Или взять с собой вот это живое и уже почти терпимое, только бы не оставаться наедине со своей темнотой.
Но она вдруг чувствует, что это не правильно.
Или одна — или никак.
Отбрасывает прочь насильно врученную цепь — ей не нужно так, она хочет к людям! — и втягивается в эту темноту, полную скользящего шелка и мягкого бархата, льнущего к телу меха и гладкости кожи…
Она пропадает.
Пропадает в остро — пряных и мускусных ароматах, в прикосновении тканей, которые сменяются руками, ей кажется, что она сейчас задохнется под их весом, а в следующее мгновение — что взлетит слишком высоко, но потом снова растворяется в собственных ощущениях и почти забывает о цели своего путешествия.
Зачем? Зачем идти куда-то, если все уже хорошо? Если здесь тесно, сладко, волнительно и безопасно? Зачем, если темнота уже обернулась забвением, а страх — тишиной?
Она готова остаться здесь навечно… почему должна кого-то искать и спасать, если…
Если только…
Замирает.
А потом с утроенной силой отбивается, ползет, бежит, втискивается в последний вагон, чтобы оказаться в совершенно аскетичной комнате, полной болезненного света. В той как-будто пусто — нет ничего, кроме железного трона посередине, поставленном загадочным персонажем. Ни других дверей, окон, подсказок, ключей — замков даже нет!
Без тепла человеческих, пусть и чужих, тел, всё здесь кажется еще более странным и холодным, выбеленным до ненастоящей стерильности. Но постепенно зрение проясняется, и она видит надпись на полу.
«Вечность».
А потом проявляются и другие детали.
Крючки на потолке.
Острые иглы на подлокотниках.
Прячущийся под днищем кожаный ремень.
Несколько изогнутых железных деталей, при взгляде на которые она краснеет и чувствует ненужное сейчас возбуждение.

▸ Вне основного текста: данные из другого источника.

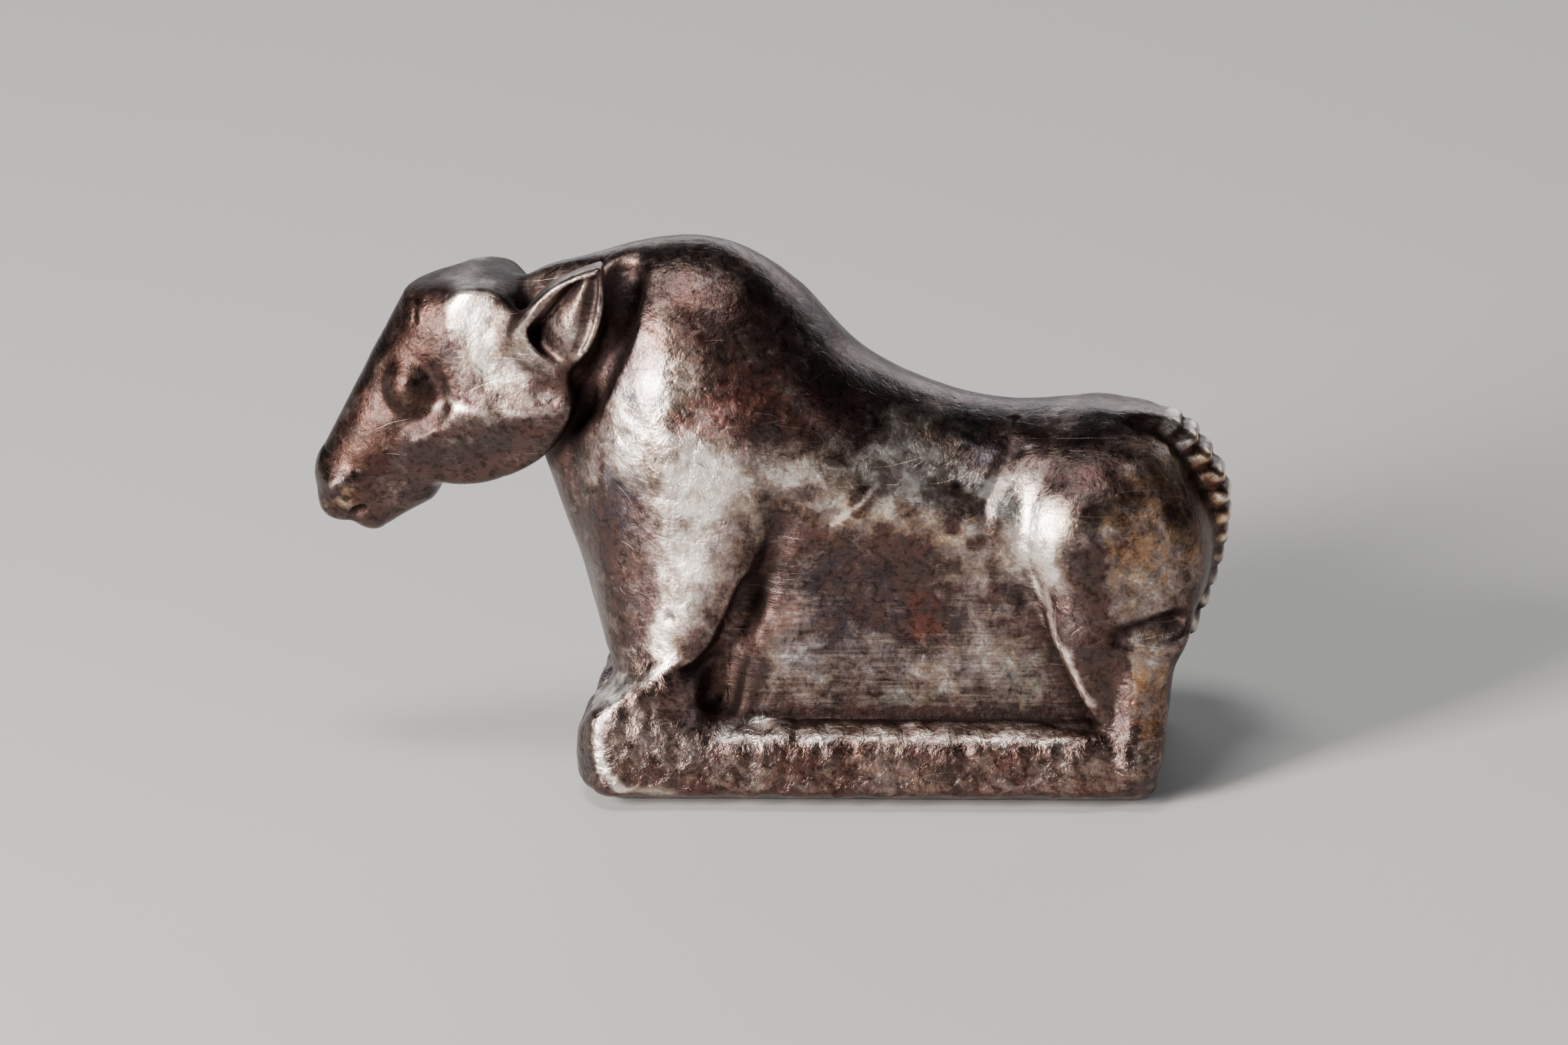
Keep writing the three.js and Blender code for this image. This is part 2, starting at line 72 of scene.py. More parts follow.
MM = 0.001

# The mesh: its cell, the cells along a coarse block, the room round the figure, and a margin to the CAD box
FINE_CELL = 0.22
COARSE_CELLS = 8
MESH_LOW = np.array([-44.0, -12.6, -0.61])
MESH_HIGH = np.array([28.2, 12.6, 43.4])
MOST_TRIANGLES = 190000
INSIDE_CAD_BOX = 0.02

# Outlines as pairs: heights over x, or places along x over a height
BACK_LINE = [(-28, 37.6), (-26, 38.6), (-23.8, 39.4), (-20.5, 40.2), (-17.5, 41.0), (-13, 41.4), (-9.2, 40.3),
             (-5.8, 37.7), (-1.6, 33.1), (2.5, 30.4), (8, 28.6), (14.2, 28.1), (16.5, 28.4), (20.6, 28.2),
             (25, 24.6)]
HALF_WIDTHS = [(-28, 3.4), (-24.5, 4.0), (-21.5, 5.2), (-18.5, 7.7), (-14, 9.9), (8, 9.7), (22, 8.8)]
SHOULDER_DROP = [(-28, 9), (-20, 13), (-12, 17), (-4, 12.5), (4, 10), (24, 10)]
MUZZLE_HALF = [(-43, 2.0), (-39.5, 3.3), (-36, 4.2), (-32.5, 5.4), (-22, 6.5)]
BREAST_LINE = [(6, -18.4), (9, -20.0), (12, -21.3), (17.5, -22.9), (24.5, -25.3), (28, -26.6), (40, -30.5)]
RUMP_LINE = [(0, 20.4), (9, 21.0), (14.5, 23.8), (18, 25.0), (21.5, 25.3), (24.5, 24.4), (30, 19)]
ARM_LINE = [(8, -16.5), (10.6, -15.1), (11.6, -12.9), (13.4, -11.3), (17, -9.3), (20.7, -7.9), (26, -6.0),
            (31, -4.5)]
THIGH_LINE = [(5, 17.2), (8, 15.6), (12, 13.8), (16, 11.7), (18.6, 9.8), (21.5, 8.6), (24.2, 9.1),
              (26.5, 10.5), (30, 13.8)]
GROOVE_LINE = [(27, -23.3), (29.7, -21.7), (32.3, -20.4), (35.9, -18.9), (39.5, -18.2)]
GROOVE_SIDE = [(27, 4.4), (29.7, 5.0), (32.3, 5.5), (35.9, 5.3), (39.5, 3.3)]
TAIL_REACH = [(-56, 11.2), (-45, 11.1), (-36, 10.5), (-20, 9.95), (-3, 10.15), (18, 10.75), (33, 10.65),
              (50, 10.7), (62, 10.2), (76, 8.9)]


def join(a, b, width):
    """The smaller of two fields, with the corner between them filled over a width."""
    h = np.maximum(width - np.abs(a - b), 0) / width
    return np.minimum(a, b) - h * h * width * 0.25


def meet(a, b, width):
    """The larger of two fields, with the edge between them rounded over a width."""
    return -join(-a, -b, width)


def cut(body, tool, width):
    """A body with a tool's form taken out of it."""
    return meet(body, -tool, width)


def smooth_step(start, stop, t):
    """From 0 to 1 as t goes from one value to another, which may be the lower one."""
    s = np.clip((t - start) / (stop - start), 0, 1)
    return s * s * (3 - 2 * s)


def through(points, t):
    """A smooth line through a few points, flat beyond its ends."""
    p = np.array(points, float)
    slope = np.empty(len(p))
    slope[1:-1] = (p[2:, 1] - p[:-2, 1]) / (p[2:, 0] - p[:-2, 0])
    slope[0] = (p[1, 1] - p[0, 1]) / (p[1, 0] - p[0, 0])
    slope[-1] = (p[-1, 1] - p[-2, 1]) / (p[-1, 0] - p[-2, 0])
    t = np.clip(t, p[0, 0], p[-1, 0])
    i = np.clip(np.searchsorted(p[:, 0], t, side="right") - 1, 0, len(p) - 2)
    span = (p[1:, 0] - p[:-1, 0])[i]
    s = (t - p[i, 0]) / span
    start = (1 + 2 * s) * (1 - s) ** 2 * p[i, 1] + s * (1 - s) ** 2 * span * slope[i]
    return start + s * s * (3 - 2 * s) * p[i + 1, 1] + s * s * (s - 1) * span * slope[i + 1]


def turned(x, z, centre_x, centre_z, degrees):
    """Offsets from a point of the side view, the first along a line that rises so much to +X."""
    angle = np.radians(degrees)
    dx, dz = x - centre_x, z - centre_z
    return np.cos(angle) * dx + np.sin(angle) * dz, -np.sin(angle) * dx + np.cos(angle) * dz


def ellipsoid(x, y, z, centre, radii, degrees=0):
    u, w = turned(x, z, centre[0], centre[2], degrees)
    v = y - centre[1]
    near = np.sqrt((u / radii[0]) ** 2 + (v / radii[1]) ** 2 + (w / radii[2]) ** 2) + 1e-9
    steep = np.sqrt((u / radii[0] ** 2) ** 2 + (v / radii[1] ** 2) ** 2 + (w / radii[2] ** 2) ** 2) + 1e-9
    return near * (near - 1) / steep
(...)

Классическая загадка на открывание двери помноженная на отвлекающую обстановку.
Пальцы дрожат, когда она ощупывает иглы, уже понимая, куда необходимо нажать, когда соединяет ремень с крючьями, когда примеряет друг к другу части головоломки… И, постепенно, дыхание становится ровным, а действия — точными до скупости. Появляется и азарт — азарт действительно достигнуть поставленной задачи. Но азарт холодный, подкрепленный уверенностью, а не эмоциями, ведущий строго прямо и никак иначе…
Щелчок открывающейся двери, которую до той поры заметить было не возможно, воспринимается не как награда, а как закономерное развитие событий.
И роскошь следующего помещения — тоже.
И поклонение подданных, умопомрачительный аромат блюд, сотни тысяч цветочных лепестков и кубки, кубки, кубки, каждый из которых обещает власть, деньги, счастье, любовь, долголетие, успех, удовольствие…
И есть среди них один. Особенный. Ключ ко всему.
Она чувствует — если выпьет из него, то откроется последняя дверь. Она выберется, наконец, отсюда.
Хватает, пьет, наплевав, что кроваво-красный напиток течет по ее пересохшим губам, по шее, заливается в ложбинку, щекочет соски, собираясь огненной лужицей на бедрах…
Растерянно моргает и оглядывает идеально чистую рубашку, такую же свежую и отглаженную, как и когда она пришла.
Ставит бокал и отодвигает бархатную ширму.
Там и правда — конец всему.
А еще зеркало.
Какое-то время она смотрит на себя — шумно дышащую, чуть бледную, с блестящими глазами… А потом мотает головой и делает несколько шагов назад, возвращается в ту комнату… которой уже нет…
— Майя Александровна? Вы уложились в пятьдесят восемь минут. Поздравляю.
Любезный голос администратора, отдаленный шум чужих голосов, привычная обстановка.
Я какое-то время моргаю, как человек, вытащенный на свет из темноты, а потом заторможенно киваю.
— И вам просили передать это, когда вы выйдете, — она протягивает свернутую бумажку.
— Не стоит. Я знаю что там.
Я и правда знаю.
И даже осознаю, что вообще все это было.
Потому отодвигаю от себя лепечущую блондинку, выхожу в общий холл, потом дальше и дальше, останавливаясь только на улице, где, наконец, глубоко вдыхаю вечерний свежий воздух и достаю телефон.